**EXERCISE**
Copy out every line containing the word "joints".

**RECORDS PROVIDED**
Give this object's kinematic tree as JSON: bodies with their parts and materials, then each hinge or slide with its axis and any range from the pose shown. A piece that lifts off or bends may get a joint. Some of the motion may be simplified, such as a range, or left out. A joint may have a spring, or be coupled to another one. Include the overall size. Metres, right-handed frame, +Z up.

==

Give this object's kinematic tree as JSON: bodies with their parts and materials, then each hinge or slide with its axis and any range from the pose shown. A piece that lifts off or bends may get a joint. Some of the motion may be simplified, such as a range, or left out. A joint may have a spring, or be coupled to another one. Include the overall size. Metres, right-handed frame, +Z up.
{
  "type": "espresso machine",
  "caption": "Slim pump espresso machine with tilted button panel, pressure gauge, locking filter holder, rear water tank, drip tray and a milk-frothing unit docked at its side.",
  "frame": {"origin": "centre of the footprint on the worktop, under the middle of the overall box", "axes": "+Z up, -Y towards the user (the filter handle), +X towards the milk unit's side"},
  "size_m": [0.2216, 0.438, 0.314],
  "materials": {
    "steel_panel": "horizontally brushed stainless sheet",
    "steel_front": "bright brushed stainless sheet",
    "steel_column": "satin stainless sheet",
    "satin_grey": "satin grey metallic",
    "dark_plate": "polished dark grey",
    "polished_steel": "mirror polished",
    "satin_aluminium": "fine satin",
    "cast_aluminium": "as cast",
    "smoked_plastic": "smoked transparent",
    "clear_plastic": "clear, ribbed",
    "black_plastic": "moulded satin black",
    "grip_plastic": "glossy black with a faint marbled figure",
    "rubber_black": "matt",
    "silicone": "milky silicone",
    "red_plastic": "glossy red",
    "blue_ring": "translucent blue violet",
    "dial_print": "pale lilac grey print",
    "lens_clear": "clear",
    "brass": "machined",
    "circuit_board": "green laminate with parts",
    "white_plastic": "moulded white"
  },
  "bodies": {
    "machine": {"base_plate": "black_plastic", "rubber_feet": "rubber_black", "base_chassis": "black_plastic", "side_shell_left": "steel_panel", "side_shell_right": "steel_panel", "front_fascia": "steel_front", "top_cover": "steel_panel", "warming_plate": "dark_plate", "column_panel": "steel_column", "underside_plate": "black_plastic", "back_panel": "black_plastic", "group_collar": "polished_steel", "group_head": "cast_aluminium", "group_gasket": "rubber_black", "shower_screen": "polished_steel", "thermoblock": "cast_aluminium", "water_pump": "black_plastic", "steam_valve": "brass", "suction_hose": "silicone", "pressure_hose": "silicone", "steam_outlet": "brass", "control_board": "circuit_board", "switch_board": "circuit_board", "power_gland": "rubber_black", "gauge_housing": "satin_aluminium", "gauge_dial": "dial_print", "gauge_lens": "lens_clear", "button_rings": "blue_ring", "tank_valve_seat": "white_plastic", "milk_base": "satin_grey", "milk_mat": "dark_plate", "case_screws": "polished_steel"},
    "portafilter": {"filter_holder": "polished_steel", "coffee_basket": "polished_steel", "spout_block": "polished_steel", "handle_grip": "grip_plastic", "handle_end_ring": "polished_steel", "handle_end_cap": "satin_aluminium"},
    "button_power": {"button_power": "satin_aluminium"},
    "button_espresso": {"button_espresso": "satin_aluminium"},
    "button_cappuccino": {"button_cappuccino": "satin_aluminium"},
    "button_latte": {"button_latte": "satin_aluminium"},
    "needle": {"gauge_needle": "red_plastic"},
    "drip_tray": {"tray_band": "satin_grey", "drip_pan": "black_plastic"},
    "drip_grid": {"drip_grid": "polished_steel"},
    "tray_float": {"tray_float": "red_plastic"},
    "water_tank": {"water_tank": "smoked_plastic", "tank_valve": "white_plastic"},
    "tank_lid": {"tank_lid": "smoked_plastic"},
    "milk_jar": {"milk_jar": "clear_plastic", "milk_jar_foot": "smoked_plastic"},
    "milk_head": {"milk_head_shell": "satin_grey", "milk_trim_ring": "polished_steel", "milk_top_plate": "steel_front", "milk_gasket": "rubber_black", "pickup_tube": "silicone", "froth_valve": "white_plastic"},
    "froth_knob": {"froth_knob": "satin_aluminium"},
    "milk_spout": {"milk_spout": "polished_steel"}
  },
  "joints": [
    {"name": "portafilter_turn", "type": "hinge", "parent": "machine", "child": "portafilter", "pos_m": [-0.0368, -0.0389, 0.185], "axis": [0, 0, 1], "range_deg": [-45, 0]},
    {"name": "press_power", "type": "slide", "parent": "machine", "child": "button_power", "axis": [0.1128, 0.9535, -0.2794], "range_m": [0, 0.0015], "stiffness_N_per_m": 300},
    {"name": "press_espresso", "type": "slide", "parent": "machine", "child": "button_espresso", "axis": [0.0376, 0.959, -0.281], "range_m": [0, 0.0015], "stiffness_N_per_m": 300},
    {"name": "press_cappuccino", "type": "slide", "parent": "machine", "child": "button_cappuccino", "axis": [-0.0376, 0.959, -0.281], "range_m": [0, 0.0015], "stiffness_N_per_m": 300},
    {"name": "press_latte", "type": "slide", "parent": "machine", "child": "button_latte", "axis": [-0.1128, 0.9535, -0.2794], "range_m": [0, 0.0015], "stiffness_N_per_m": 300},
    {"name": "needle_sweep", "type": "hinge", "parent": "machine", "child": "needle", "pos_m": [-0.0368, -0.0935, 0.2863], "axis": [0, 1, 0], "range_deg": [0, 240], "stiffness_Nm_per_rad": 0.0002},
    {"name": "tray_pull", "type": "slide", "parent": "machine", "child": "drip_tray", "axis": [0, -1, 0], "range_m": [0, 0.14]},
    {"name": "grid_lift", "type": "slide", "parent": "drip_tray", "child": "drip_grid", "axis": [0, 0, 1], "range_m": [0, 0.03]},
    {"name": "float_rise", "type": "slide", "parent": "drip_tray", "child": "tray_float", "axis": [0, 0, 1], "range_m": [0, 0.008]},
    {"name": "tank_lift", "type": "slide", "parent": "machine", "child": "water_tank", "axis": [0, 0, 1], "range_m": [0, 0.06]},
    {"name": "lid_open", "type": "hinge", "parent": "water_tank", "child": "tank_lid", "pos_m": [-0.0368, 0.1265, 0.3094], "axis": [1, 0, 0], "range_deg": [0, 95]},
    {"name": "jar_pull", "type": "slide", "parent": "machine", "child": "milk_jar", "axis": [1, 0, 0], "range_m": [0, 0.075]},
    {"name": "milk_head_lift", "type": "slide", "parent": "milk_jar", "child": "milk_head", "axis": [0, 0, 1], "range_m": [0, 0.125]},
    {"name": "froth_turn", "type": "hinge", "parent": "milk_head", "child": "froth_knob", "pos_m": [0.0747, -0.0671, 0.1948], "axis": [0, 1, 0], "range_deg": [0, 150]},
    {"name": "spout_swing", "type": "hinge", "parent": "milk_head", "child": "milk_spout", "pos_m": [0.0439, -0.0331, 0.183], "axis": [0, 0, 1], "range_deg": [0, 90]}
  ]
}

...

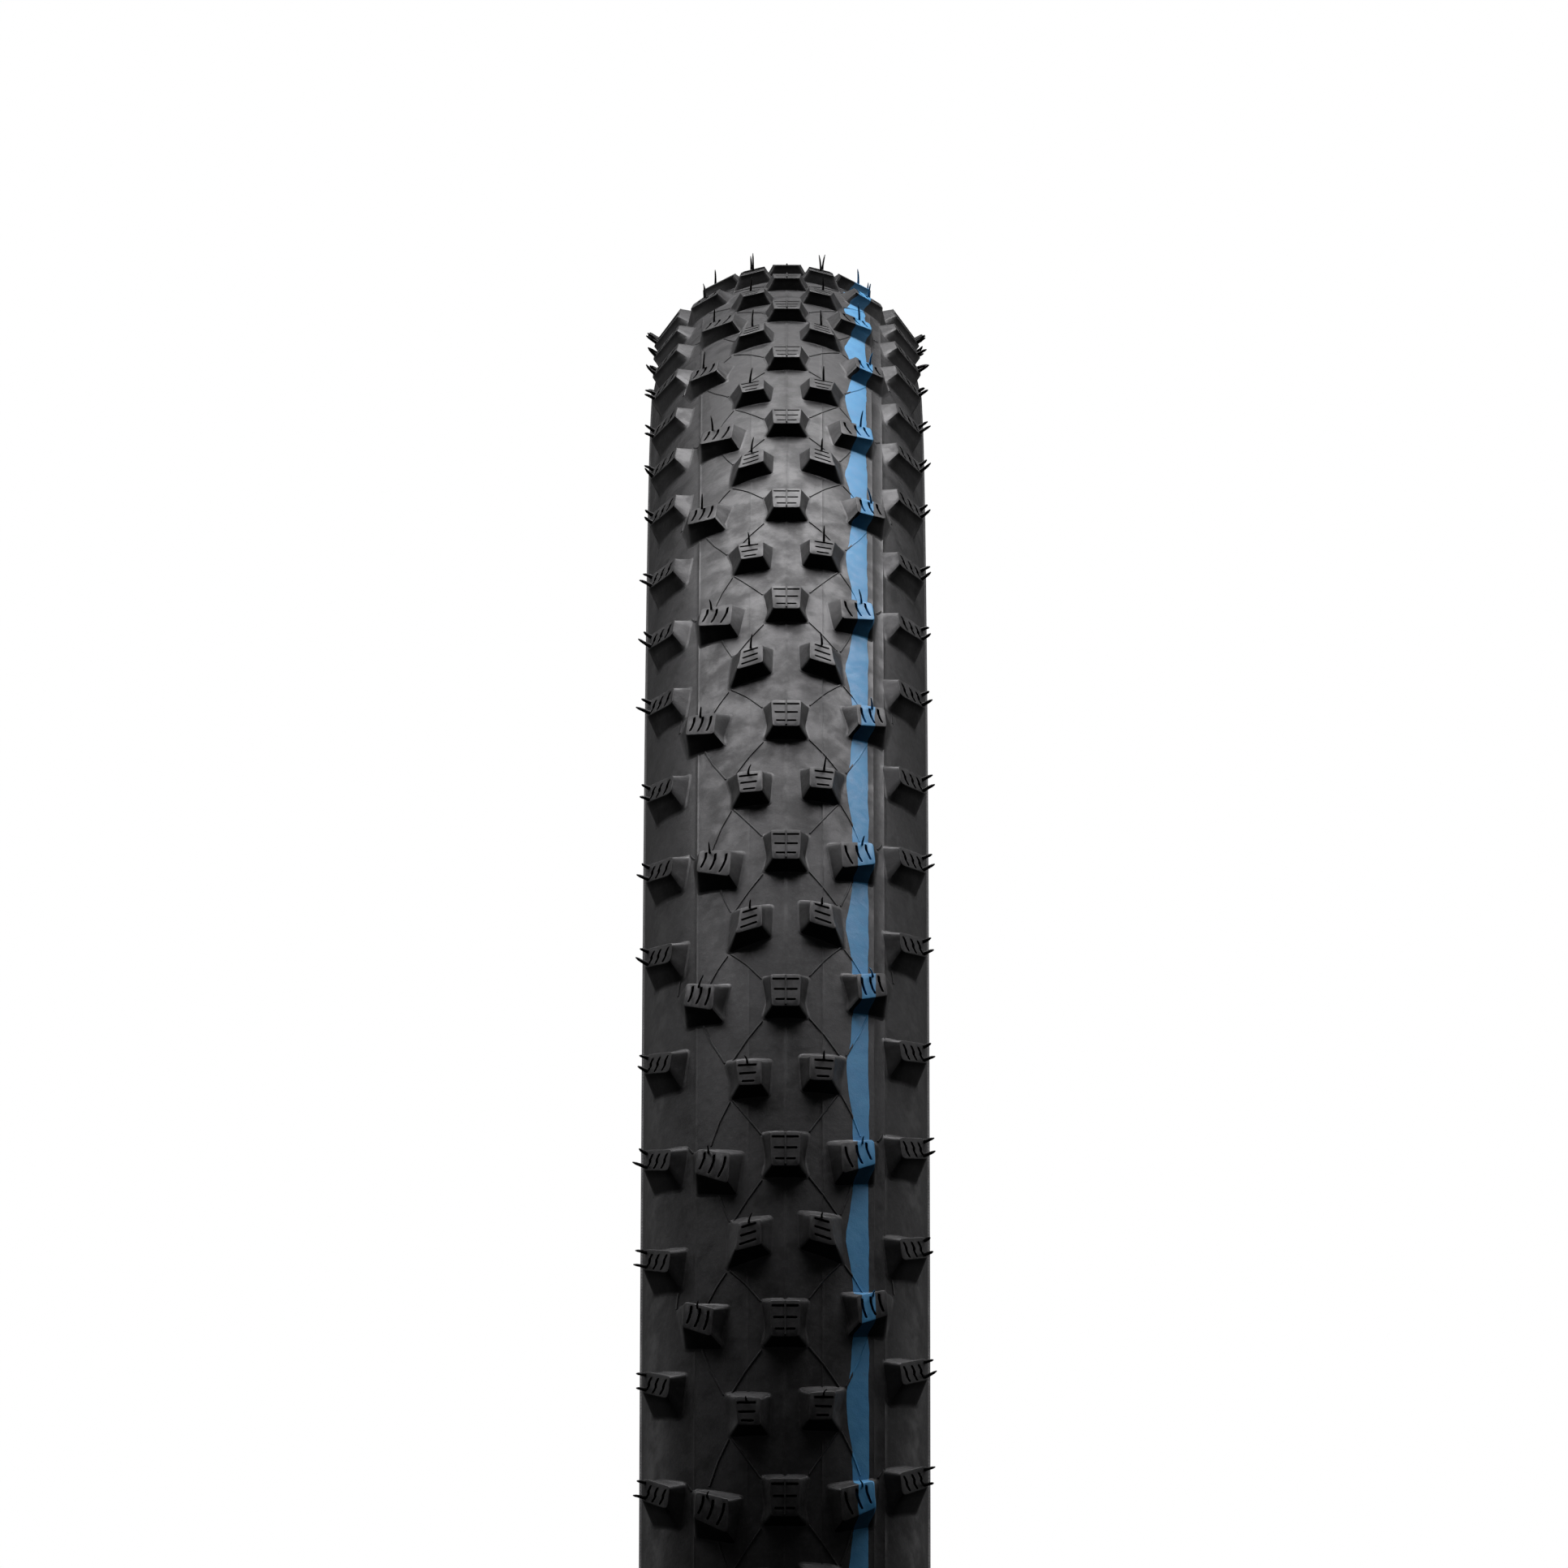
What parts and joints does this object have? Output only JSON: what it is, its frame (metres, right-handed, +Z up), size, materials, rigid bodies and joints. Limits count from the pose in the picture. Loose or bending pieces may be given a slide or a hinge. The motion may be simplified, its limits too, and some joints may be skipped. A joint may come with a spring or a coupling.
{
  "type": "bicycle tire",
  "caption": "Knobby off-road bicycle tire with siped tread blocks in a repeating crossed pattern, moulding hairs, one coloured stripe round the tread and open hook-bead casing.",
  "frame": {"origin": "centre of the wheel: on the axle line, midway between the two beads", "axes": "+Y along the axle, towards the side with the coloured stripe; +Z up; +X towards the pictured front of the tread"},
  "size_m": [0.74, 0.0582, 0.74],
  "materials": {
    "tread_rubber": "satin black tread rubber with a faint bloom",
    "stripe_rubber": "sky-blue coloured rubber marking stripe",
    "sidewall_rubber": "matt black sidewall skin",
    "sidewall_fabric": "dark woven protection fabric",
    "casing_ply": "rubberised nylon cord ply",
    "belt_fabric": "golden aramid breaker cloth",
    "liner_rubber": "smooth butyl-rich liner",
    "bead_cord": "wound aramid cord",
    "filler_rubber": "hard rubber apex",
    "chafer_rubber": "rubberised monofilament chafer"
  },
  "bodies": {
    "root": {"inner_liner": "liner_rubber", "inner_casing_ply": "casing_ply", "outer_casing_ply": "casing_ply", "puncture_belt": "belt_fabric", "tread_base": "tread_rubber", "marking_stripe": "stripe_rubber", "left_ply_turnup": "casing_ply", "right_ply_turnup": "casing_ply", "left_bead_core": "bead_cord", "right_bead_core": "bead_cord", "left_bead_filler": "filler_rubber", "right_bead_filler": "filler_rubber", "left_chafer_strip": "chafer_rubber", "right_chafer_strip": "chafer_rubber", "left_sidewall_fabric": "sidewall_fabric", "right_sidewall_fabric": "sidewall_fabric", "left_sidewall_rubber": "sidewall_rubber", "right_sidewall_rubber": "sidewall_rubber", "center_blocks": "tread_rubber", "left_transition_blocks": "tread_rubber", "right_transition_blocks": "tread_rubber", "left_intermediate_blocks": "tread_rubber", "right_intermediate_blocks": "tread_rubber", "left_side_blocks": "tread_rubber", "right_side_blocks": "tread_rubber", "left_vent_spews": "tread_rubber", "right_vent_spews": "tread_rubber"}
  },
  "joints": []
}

**WRITTEN RESPONSE**
  "joints": [
What parts and joints does this object have? Output only JSON: what it is, its frame (metres, right-handed, +Z up), size, materials, rigid bodies and joints. Limits count from the pose in the picture. Loose or bending pieces may be given a slide or a hinge. The motion may be simplified, its limits too, and some joints may be skipped. A joint may come with a spring or a coupling.
  "joints": []